The Human Resources Perspective

A retention first staffing model is not a linear one. It is a continuous cycle of growth that promotes the evolution of the individual and effectively directs his or her development toward the success of the greater good.

When the student becomes the teacher and the mentee becomes the mentor, a cycle of growth has come full circle and should begin a new journey to the next level…and so the path continues.

As Human Resource leaders, it is our responsibility to make sure all paths are directed toward mastery and the continual cycle of growth.

 

Conclusion

The Instructional Growth Perspective

Our goal as educational leaders is to create working environments where we can retain our best teachers and help them become instructionally mature. We have to saturate them in instructionally mature engagements guiding our teachers in their own learning.

While growing up in a “mature” professional learning community, the mentees start to buy in to the district culture, and learn how to mentor others.  Teachers that grow up in this kind of environment become wise with their words, are flexible in their adjustments, and take feedback constructively.

As instructional leaders it is our responsibility to grow teachers, retain them, to make sure all learning engagement data is relevant and is used for mastery and improved student learning.

The Human Resources Perspective

Our goal as Human Resource leaders is to create a retention-first culture that is engaging, supportive, and puts the employee at the center. We simply cannot do this alone.
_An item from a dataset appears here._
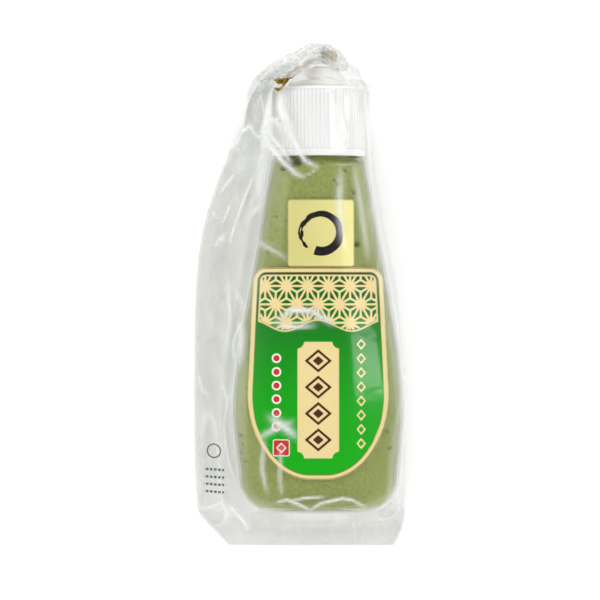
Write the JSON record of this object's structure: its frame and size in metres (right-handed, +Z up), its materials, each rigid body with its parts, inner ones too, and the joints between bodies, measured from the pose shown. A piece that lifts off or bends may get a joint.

To fully succeed in our mission to put the employee at the center of our work, we must unite the dialogue between all departments. We must break down the silo walls, understand what other teams are doing, and unite our dialogue about how we will all support the learning and growth of all our employees.

Our employees and our students deserve our commitment as leaders to unite together with the common goal of supporting them in all we do. We are stronger together.